I have been trying to grow Rotala Wallichi without any success in the last four years. Within a week of planting this plant, the color changes from bright pink to green and then to black and sheds all leaves within 3 weeks. The stems stays there for ever without any growth. I will remove this and get new plant from time to time hoping that some day it will work. My daughter likes and wants this plant and it is frustrating.

I have 6w/G lights and dose Seachem fertilizers as per their recommendations. I have laterites/eco complete substrates and CO2 injection (3 bps). The water is hard in this area. Could this be the reason? Does increased dosing of Iron/Flourish will help it? All other plants grow healthy though without much bright colors.
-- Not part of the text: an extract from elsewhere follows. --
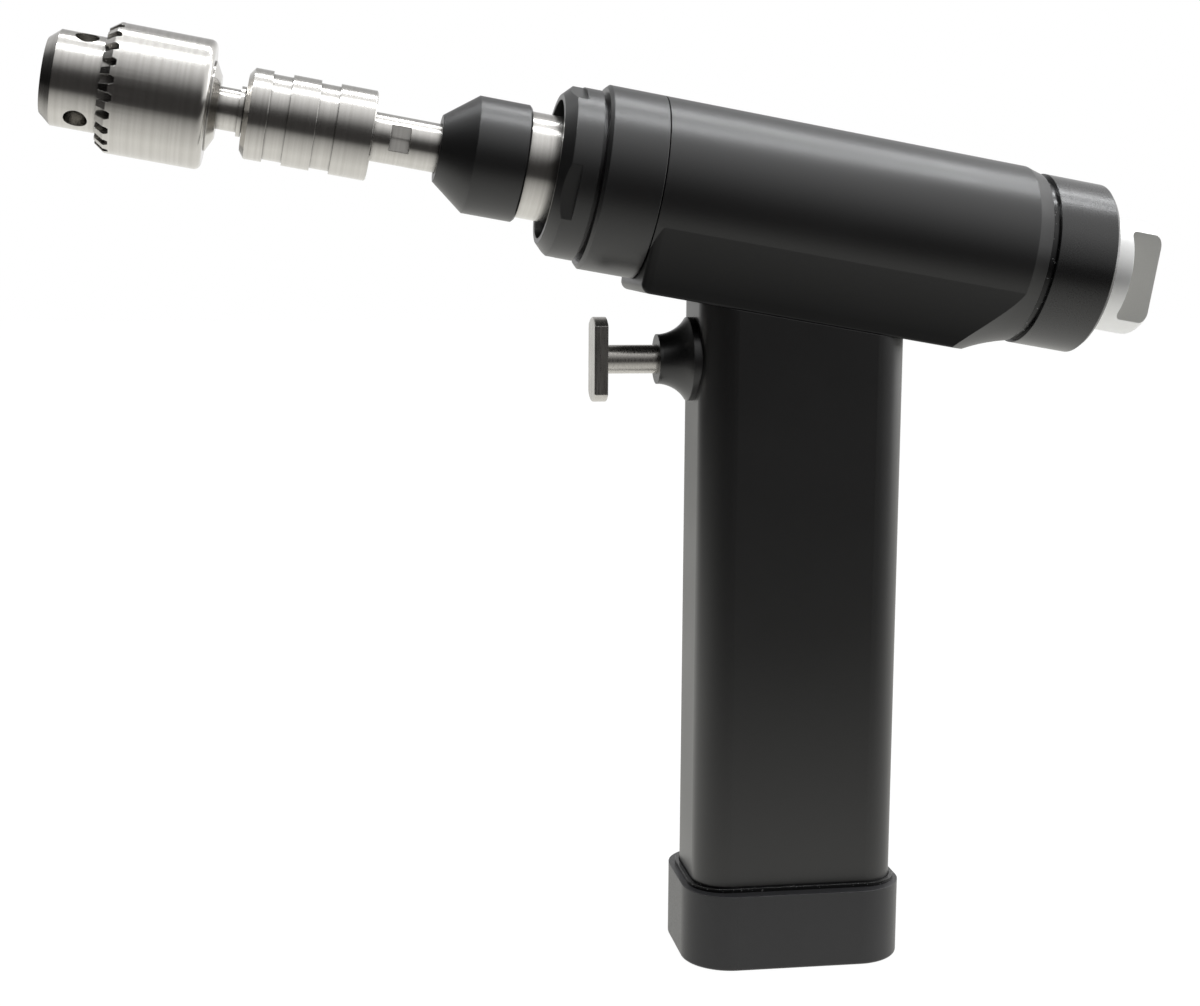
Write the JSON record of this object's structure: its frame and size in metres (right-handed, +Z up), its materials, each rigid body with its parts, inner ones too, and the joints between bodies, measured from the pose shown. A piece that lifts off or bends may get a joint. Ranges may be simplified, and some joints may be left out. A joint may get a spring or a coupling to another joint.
{
  "type": "surgical power drill",
  "caption": "Battery-powered pistol drill for surgery: keyed three-jaw chuck on a quick coupling, press trigger, selector knob and a battery that slides out of the handle.",
  "frame": {"origin": "centre of the base cap's bottom face", "axes": "+Z up along the handle, the chuck points towards -X and tilts up by 9.8 degrees, +Y to the side"},
  "size_m": [0.271, 0.0444, 0.2283],
  "materials": {
    "anodised_black": "satin anodised",
    "turned_steel": "turned, satin",
    "knob_silver": "bright turned",
    "bearing_steel": "polished",
    "spring_steel": "bright",
    "black_rubber": "smooth",
    "cap_plastic": "matte",
    "case_plastic": "matte",
    "cell_wrap": "film wrapped",
    "board_green": "solder mask",
    "switch_plastic": "moulded",
    "contact_brass": "plated",
    "gear_steel": "ground",
    "motor_steel": "zinc plated",
    "light_alloy": "machined",
    "magnet_ferrite": "sintered",
    "lead_sleeve": "flexible"
  },
  "bodies": {
    "frame": {"body_shell": "anodised_black", "nose_housing": "anodised_black", "spindle_bearings": "bearing_steel", "front_seal": "black_rubber", "lock_nut": "anodised_black", "ring_gear": "gear_steel", "gear_spacer": "light_alloy", "motor_front_plate": "motor_steel", "motor_can": "motor_steel", "motor_end_bell": "switch_plastic", "motor_bearings": "bearing_steel", "motor_magnets": "magnet_ferrite", "brush_holder": "switch_plastic", "motor_brushes": "contact_brass", "rear_cap": "anodised_black", "rear_seal": "black_rubber", "selector_switch": "switch_plastic", "handle_tube": "anodised_black", "handle_bracket": "light_alloy", "bracket_screws": "bearing_steel", "trigger_guide": "anodised_black", "trigger_seal": "black_rubber", "guide_nut": "light_alloy", "trigger_spring": "spring_steel", "trigger_switch": "switch_plastic", "control_board": "board_green", "contact_pins": "contact_brass", "motor_leads": "lead_sleeve"},
    "battery": {"base_cap": "cap_plastic", "base_seal": "black_rubber", "base_screws": "bearing_steel", "battery_case": "case_plastic", "battery_cells": "cell_wrap", "contact_plate": "case_plastic"},
    "trigger": {"trigger": "turned_steel"},
    "spindle": {"spindle": "turned_steel", "lock_balls": "bearing_steel", "collar_spring": "spring_steel", "adapter_shank": "turned_steel", "coupling_balls": "bearing_steel", "coupling_spring": "spring_steel", "chuck_arbor": "turned_steel", "chuck_body": "turned_steel", "planet_pins": "bearing_steel", "planet_carrier": "light_alloy"},
    "release_collar": {"release_collar": "anodised_black"},
    "coupling_sleeve": {"coupling_sleeve": "turned_steel"},
    "chuck_sleeve": {"chuck_sleeve": "turned_steel", "chuck_nut": "gear_steel"},
    "jaw_1": {"chuck_jaw_1": "gear_steel"},
    "jaw_2": {"chuck_jaw_2": "gear_steel"},
    "jaw_3": {"chuck_jaw_3": "gear_steel"},
    "planet_1": {"planet_gear_1": "gear_steel"},
    "planet_2": {"planet_gear_2": "gear_steel"},
    "planet_3": {"planet_gear_3": "gear_steel"},
    "rotor": {"motor_shaft": "bearing_steel", "rotor_core": "motor_steel", "commutator": "contact_brass", "sun_gear": "gear_steel"},
    "mode_knob": {"mode_knob": "knob_silver"}
  },
  "joints": [
    {"name": "spindle_spin", "type": "hinge", "parent": "frame", "child": "spindle", "pos_m": [-0.01971, 0, 0.1889], "axis": [-0.9854, 0, 0.1702], "continuous": true},
    {"name": "rotor_spin", "type": "hinge", "parent": "frame", "child": "rotor", "pos_m": [0.01971, 0, 0.1821], "axis": [-0.9854, 0, 0.1702], "continuous": true},
    {"name": "planet_1_spin", "type": "hinge", "parent": "spindle", "child": "planet_1", "pos_m": [-0.00511, 0, 0.19704], "axis": [-0.9854, 0, 0.1702], "continuous": true},
    {"name": "planet_2_spin", "type": "hinge", "parent": "spindle", "child": "planet_2", "pos_m": [-0.00779, 0.00909, 0.18152], "axis": [-0.9854, 0, 0.1702], "continuous": true},
    {"name": "planet_3_spin", "type": "hinge", "parent": "spindle", "child": "planet_3", "pos_m": [-0.00779, -0.00909, 0.18152], "axis": [-0.9854, 0, 0.1702], "continuous": true},
    {"name": "release_collar_slide", "type": "slide", "parent": "spindle", "child": "release_collar", "axis": [0.9854, 0, -0.1702], "range_m": [0, 0.005], "stiffness_N_per_m": 600, "springref_m": -0.006, "deforming": ["collar_spring"]},
    {"name": "coupling_sleeve_slide", "type": "slide", "parent": "spindle", "child": "coupling_sleeve", "axis": [0.9854, 0, -0.1702], "range_m": [0, 0.004], "stiffness_N_per_m": 600, "springref_m": -0.006, "deforming": ["coupling_spring"]},
    {"name": "chuck_sleeve_turn", "type": "hinge", "parent": "spindle", "child": "chuck_sleeve", "pos_m": [-0.15274, 0, 0.21188], "axis": [-0.9854, 0, 0.1702], "range_deg": [0, 3240]},
    {"name": "jaw_1_slide", "type": "slide", "parent": "spindle", "child": "jaw_1", "axis": [0.9568, -0.2572, -0.1355], "range_m": [0, 0.00966]},
    {"name": "jaw_2_slide", "type": "slide", "parent": "spindle", "child": "jaw_2", "axis": [0.9872, 0.154, 0.0406], "range_m": [0, 0.00966]},
    {"name": "jaw_3_slide", "type": "slide", "parent": "spindle", "child": "jaw_3", "axis": [0.9114, 0.1032, -0.3983], "range_m": [0, 0.00966]},
    {"name": "trigger_press", "type": "slide", "parent": "frame", "child": "trigger", "axis": [1, 0, 0], "range_m": [0, 0.008], "stiffness_N_per_m": 500, "springref_m": -0.006, "deforming": ["trigger_spring"]},
    {"name": "mode_knob_turn", "type": "hinge", "parent": "frame", "child": "mode_knob", "pos_m": [0.08376, 0, 0.17103], "axis": [-0.9854, 0, 0.1702], "range_deg": [-45, 45]},
    {"name": "battery_slide", "type": "slide", "parent": "frame", "child": "battery", "axis": [0, 0, -1], "range_m": [0, 0.14]}
  ],
  "couplings": [
    {"joint": "rotor_spin", "follows": "spindle_spin", "ratio": 5},
    {"joint": "planet_1_spin", "follows": "spindle_spin", "ratio": -2.6667},
    {"joint": "planet_2_spin", "follows": "spindle_spin", "ratio": -2.6667},
    {"joint": "planet_3_spin", "follows": "spindle_spin", "ratio": -2.6667},
    {"joint": "jaw_1_slide", "follows": "chuck_sleeve_turn", "m_per_rad": 0.00017083},
    {"joint": "jaw_2_slide", "follows": "chuck_sleeve_turn", "m_per_rad": 0.00017083},
    {"joint": "jaw_3_slide", "follows": "chuck_sleeve_turn", "m_per_rad": 0.00017083}
  ]
}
Appreciate your help and input.

Thanks
Essen


----------



## davemonkey (Mar 29, 2008)

6 wpg of which kind of light? And what tank size? Are the bulbs old? 

-Dave


----------



## Essen (Dec 19, 2006)

Hi,

It is all cfl (6700K),it is about 8 months old now. I have been trying to grow RW
all the time, even when the lsmps were new, with no luck.


Essen


----------



## nickman (Feb 25, 2008)

ive also had problems with it. lots of light but no co2 for both attempts. dosed tropica master grow for one. mine got some hair algae on it last time which seemed to smother it. id love to know some secrets to keeping this as well since it is one of my favorites and id like to have it in my current tank eventually.
-nick


----------



## nickman (Feb 25, 2008)

Essen said:


> Hi,
> 
> It is all cfl (6700K),it is about 8 months old now. I have been trying to grow RW
> all the time, even when the lsmps were new, with no luck.
> ...


also, after about 6 months PC bulbs have lost quite a bit of their original output and Im pretty sure their spectrum has begun to shift significantly. this is just what i have heard from the Reef side of the eternal lighting debate but know there is some truth to it. Some of my clients who run PCs on their reefs dont swap lights that often and once they do, the change is HUGE in light output, so much so that some corals get shocked.
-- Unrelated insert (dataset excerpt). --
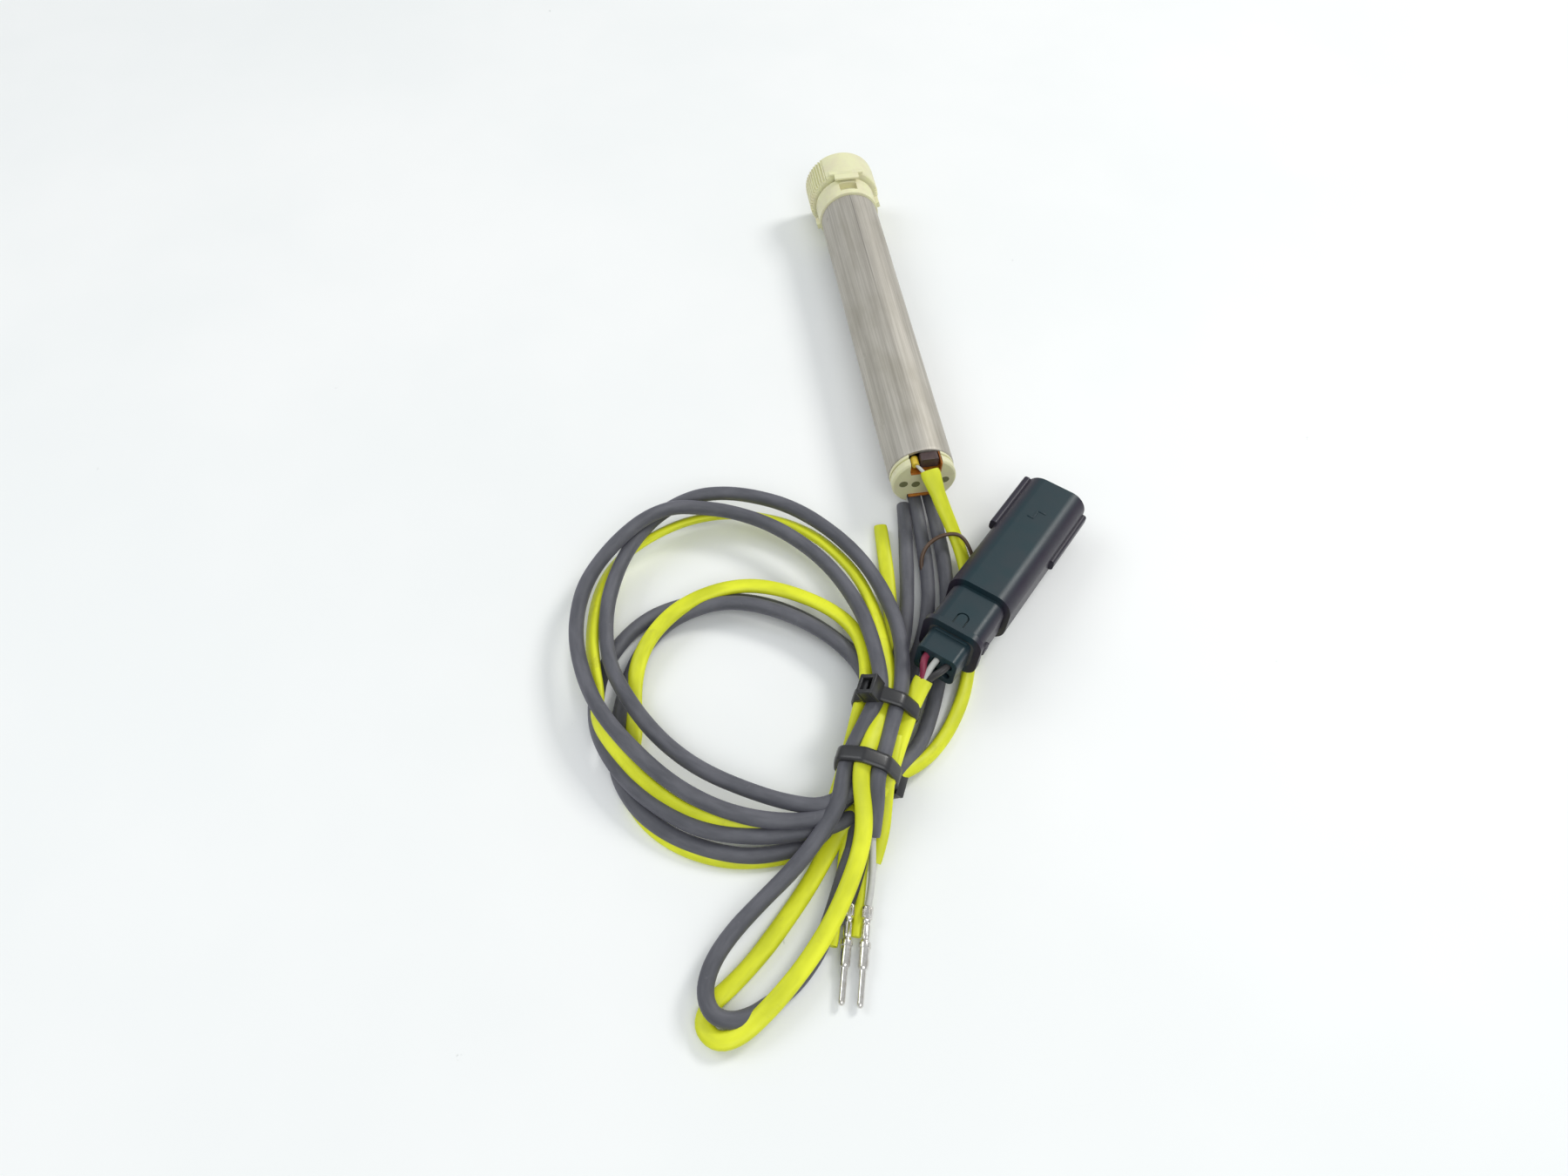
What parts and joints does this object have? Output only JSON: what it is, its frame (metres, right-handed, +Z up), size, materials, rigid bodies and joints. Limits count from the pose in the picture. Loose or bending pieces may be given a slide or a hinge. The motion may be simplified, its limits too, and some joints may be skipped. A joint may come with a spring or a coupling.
{
  "type": "throttle grip position sensor",
  "caption": "Twist-grip position sensor: steel barrel for a handlebar bore, splined turning head, sleeved harness in a tied coil, sealed plug housing and crimped contacts.",
  "frame": {"origin": "on the table under the middle of the barrel assembly's length, measured from the cap's face to the head's face", "axes": "+Y along the barrel from the lead end to the turning head, +Z up from the table the part lies on, +X completes a right-handed frame"},
  "size_m": [0.1446, 0.2735, 0.024],
  "materials": {
    "steel_tube": "brushed along the tube, satin",
    "cream_plastic": "moulded, satin",
    "plain_steel": "turned, satin",
    "dark_plastic": "moulded, satin",
    "magnet_grey": "sintered, matte",
    "bronze": "sintered, matte",
    "seal_rubber": "matte",
    "board_green": "lacquered",
    "chip_black": "matte",
    "grey_insert": "matte",
    "amber_film": "thin film, glossy",
    "amber_splice": "shrink sleeve, glossy",
    "dark_sleeve": "matte coated sleeve with a faint violet cast",
    "yellow_sleeve": "soft flat sleeve, satin",
    "white_insulation": "satin",
    "black_insulation": "satin",
    "brown_insulation": "satin",
    "red_insulation": "satin",
    "black_nylon": "glossy",
    "tinned_brass": "bright tin plate",
    "connector_black": "glossy moulding"
  },
  "bodies": {
    "sensor_and_harness": {"barrel_tube": "steel_tube", "bearing_collar": "cream_plastic", "front_bush": "bronze", "shaft_seal": "seal_rubber", "thrust_washer": "plain_steel", "bush_wall": "dark_plastic", "rear_bush": "bronze", "return_spring": "plain_steel", "board_carrier": "dark_plastic", "circuit_board": "board_green", "hall_sensors": "chip_black", "board_parts": "chip_black", "lead_cap": "cream_plastic", "lead_grommet": "grey_insert", "amber_film_top": "amber_film", "amber_film_bottom": "amber_film", "splice_tube": "amber_splice", "lead_a_feed": "dark_sleeve", "lead_b_feed": "dark_sleeve", "signal_feed": "yellow_sleeve", "dark_tail": "dark_sleeve", "yellow_tail": "yellow_sleeve", "dark_end_long": "dark_sleeve", "dark_end_short": "dark_sleeve", "yellow_end_left": "yellow_sleeve", "yellow_end_middle": "yellow_sleeve", "yellow_end_right": "yellow_sleeve", "white_contact_wire": "white_insulation", "black_contact_wire": "black_insulation", "jumper_wire": "brown_insulation", "red_wire": "red_insulation", "white_wire": "white_insulation", "black_wire": "black_insulation", "signal_rise": "yellow_sleeve", "tied_bundle": "dark_sleeve", "wide_turns": "dark_sleeve", "inner_turns": "yellow_sleeve", "hank": "dark_sleeve", "cable_tie_upper": "black_nylon", "cable_tie_lower": "black_nylon", "contact_pin_left": "tinned_brass", "contact_pin_right": "tinned_brass", "connector_housing": "connector_black", "rear_cover": "connector_black", "wire_seal": "seal_rubber", "blade_terminals": "tinned_brass"},
    "rotor": {"rotor_head": "cream_plastic", "head_plug": "cream_plastic", "rotor_shaft": "plain_steel", "retaining_clip": "plain_steel", "magnet_carrier": "dark_plastic", "ring_magnet": "magnet_grey"},
    "terminal_lock": {"terminal_lock": "dark_plastic"}
  },
  "joints": [
    {"name": "rotor_twist", "type": "hinge", "parent": "sensor_and_harness", "child": "rotor", "pos_m": [0, 0.0627, 0.0118], "axis": [0, 1, 0], "range_deg": [0, 75], "stiffness_Nm_per_rad": 0.02, "springref_deg": -17.19, "deforming": ["return_spring"]},
    {"name": "lock_slide", "type": "slide", "parent": "sensor_and_harness", "child": "terminal_lock", "axis": [0.6781, 0.7272, -0.1063], "range_m": [0, 0.0015]}
  ]
}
from the sounds of it, however, light might not be the only problem.

-nick


----------



## Cavan Allen (Jul 22, 2004)

_Rotala wallichii_ is much easier to grow in soft water. That's no doubt your biggest problem. And with that much light, you'll need more than the recommended dosing of Flourish and Flourish Iron.


----------



## Essen (Dec 19, 2006)

Thanks, all.

I will give it one more try, dosing more Flourish & Iron.


Essen


----------



## BryceM (Nov 6, 2005)

I agree with Cavan about the soft water. For me it simply will not grow in anything else. One other possible issue is that most SAE's find it to be delicious, even when they leave everything else alone.


----------



## The old man (Apr 12, 2008)

I got a little from a lfs a couple weeks ago. No sign of dying yet, but not growing much either. Got co2 and ferts, but Houston water is hard. Should know in a month if it is going to make it.


----------



## nickman (Feb 25, 2008)

luckily i have an RO unit now so hopefully my next attempt will be a successful one. thanks for the info.

-nick


----------



## Zapins (Jul 28, 2004)

I absolutely agree with Cavan and BryceM, this plant does not tolerate hard water.

I think it has something to do with magnesium inhibition.

Use RO water to reduce the minerals (GH) in the water.


----------